As an entire populace, the UK’s Group Cohesion Score is 48.7%. In other words, the average majority opinion is held by 48.7% of the population. …On average, the generations have a Group Cohesion Score of +1.3, making them only marginally more like-minded than the nation as a whole. For Gen Z, this score falls to +0.2. People born between 1997 and 2013 have no stronger connection to each other than to the rest of the country.
This viewpoint was supported by a piece of research conducted by Stanford University researchers back in 1998 and presented to the annual meeting of the American Sociological Association. The researchers found that the beliefs attributed to young adults at the time in terms of cynicism, bleakness about the future and personal unhappiness were actually increasing across all ages – an empirical demonstration of group cohesion similar to the TGI data cited.
Criteria affecting progressive political themes
Oxford Analytica published a paper looking at the criteria affecting progressive political themes on a global basis, which had some lessons at a national level as well:
- Manipulation of religious divisions will prevent an improvement in religious tolerance.
- Wealthier economies correlate with better support for proactive measures to support women’s rights.
A comment by Alexander Stubb at the Norwegian Business School struck me about this concept of wealthier economies. President Stubb was talking about struggling to understand Brexit, he recalled a politician commenting on how the UK benefited in terms of GDP, to be interrupted by and event attendee commented ‘Yeah mate, perhaps your GDP, but not mine’.

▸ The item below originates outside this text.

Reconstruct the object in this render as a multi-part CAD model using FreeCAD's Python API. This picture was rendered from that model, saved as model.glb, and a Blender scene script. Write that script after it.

What a wealthier economy is, is as much contextual as nation level quantitative data.
This would probably explain why less well off women didn’t universally rally behind the Harris over Roe versus Wade when they may have been pre-occupied by the impact of inflation on their households.

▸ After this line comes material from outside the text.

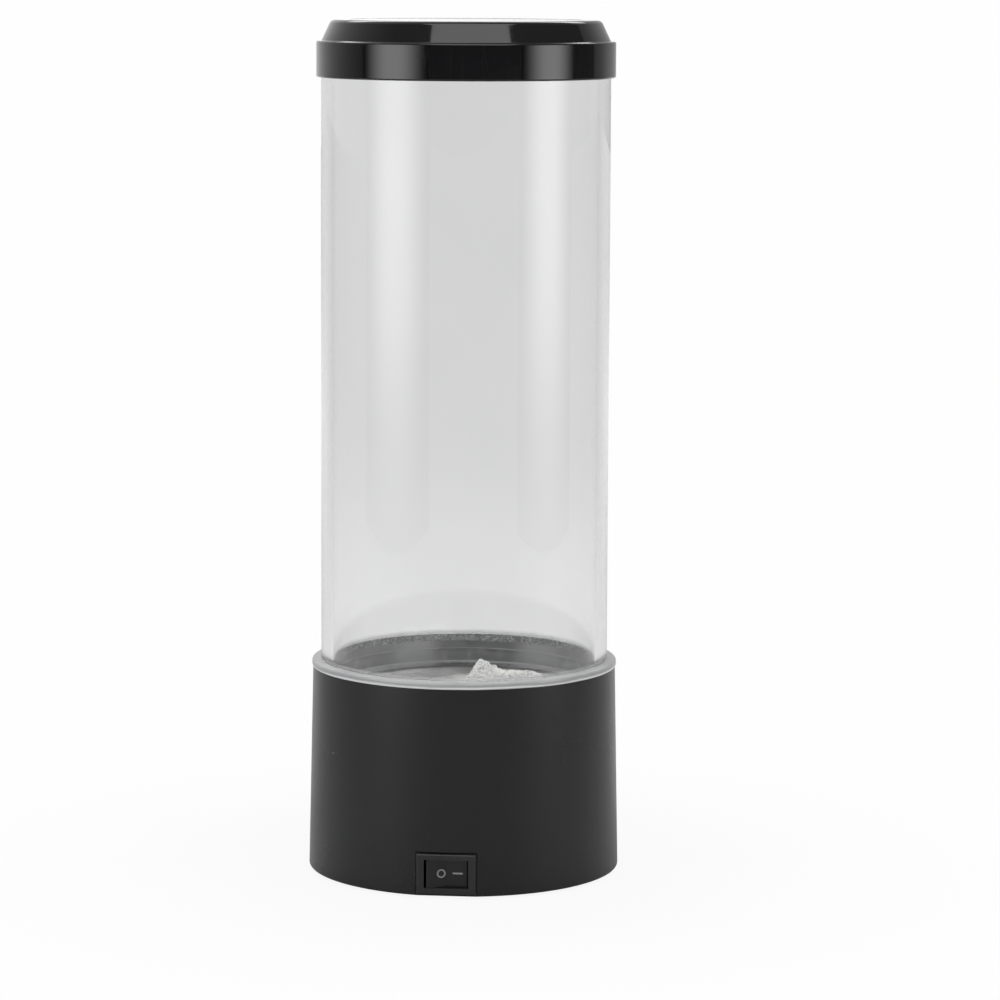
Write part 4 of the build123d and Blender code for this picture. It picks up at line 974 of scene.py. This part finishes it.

It also may partly explain the progressive / conservative political split between the genders highlighted in the FT. A new global gender divide is emerging – documented the split.
Richard Reeves in his book Of Boys and Men highlighted some of the factors driving it that affect the context of a wealthier economy by gender from the gender split in education attainment to better quality social support networks.
Economically independent women can now flourish whether they are wives or not. Wifeless men, by contrast, are often a mess. Compared to married men, their health is worse, their employment rates are lower, and their social networks are weaker.
Substance matters
I was divided over whether I should include this in the next section as substance and taking the moral high ground seem to be closely paired. I think that this is based on a number of factors:
- In most careers there is a fallacy where we think others think our work matters more than it actually does in the minds of the general public, the same goes for policy wonks.
- From the Roman satirist Juvenal discussing ‘bread and circuses‘ to Orwell’s description of the ‘proles’ in 1984 it is obvious that their vision of a general public that want to be entertained rather than informed. The higher role for media exemplified by the likes of John Reith at the BBC is at odds with this reality. This goes hand-in-hand with the power that Elon Musk’s voter registration sweepstakes and Joe Rogan’s podcasts seemed to have; despite them being the antithesis of John Reith’s vision.
Taking the moral high ground
The Republican campaign threw out a number of ‘dead cat’ tactics that distracted media, outraged their political opponents and entertained their supporters:
- Donald Trump’s admiration for Arnold Palmer’s sizeable penis. Words I never thought I would be writing here.
- Unfounded accusations of Haitian immigrants eating pets.
- JD Vance’s childless cat lady comments.
- Donald Trump’s ‘millions of people pouring into our country from prisons and jails, from mental institutions and insane asylums‘
The average member of the public probably doesn’t care about the high ground. We can see this in marketing history. Going back to Christmas 2016, Poundland’s social campaign around its ‘naughty’ elf on a shelf that outraged the ad industry and regulators at the ASA, received positive responses from the general public online. We see this mirrored in the interests and pleasures of the ‘proles’ in George Orwell’s 1984. Elections aren’t a debate class, but entertainment.
Trust in the mainstream media
One of the great differences between the campaign run by the Democrats and their Republican counterparts was the role played by the mainstream media. The Harris campaign relied on institutions like Saturday Night Live and interviews with serious journalists.
By comparison, Donald Trump gave his interviews primarily with podcasters (though some of those podcasters were faces in the mainstream media before becoming podcasters like Sean Hannity) including:
- Sean Hannity
- Let’s Go! with Bill Belichick, Maxx Crosby, Peter King & Jim Gray
- Brian Kilmeade (Fox Radio podcast show)
- The Joe Rogan Experience
- Six Feet Under with Mark Calaway
- The Dan Bongino Show
- The Glenn Beck Program
- Bussin’ With The Boys
- Andrew Schulz’s Flagrant with Akaash Singh
- The Ben Shapiro Show
- The Ramsey Show also syndicated in their clips podcast The Ramsey Highlights
- The Howie Carr Radio Network
- Lex Fridman Podcast
- The Dr. Phil Podcast
- Shawn Ryan Show
- This Past Weekend w/ Theo Von
- The Adam Carolla Show
- Impaulsive with Logan Paul
Altogether Trump appeared on 22 podcasts in 2024 alone. Many of them on multiple occasions. If you discount mainstream media programmes republished in a podcast format, Harris appeared less times in less podcasts than her rival. In terms of absolute reach the Joe Rogan Experience is bigger for US audiences than equivalent shows on Fox News. Progressive-leaning TV networks MSNBC and CNN combined are about only half of Rogan’s reach.
The problem is that trust in mainstream media has declined, at a faster rate than their newer online media rivals according to research conducted by IPSOS. So the Democrats spent time focusing on ineffective media interactions in comparison to their Republican rivals based on presidential election beliefs about the primacy of mainstream media publishers with regards to politics.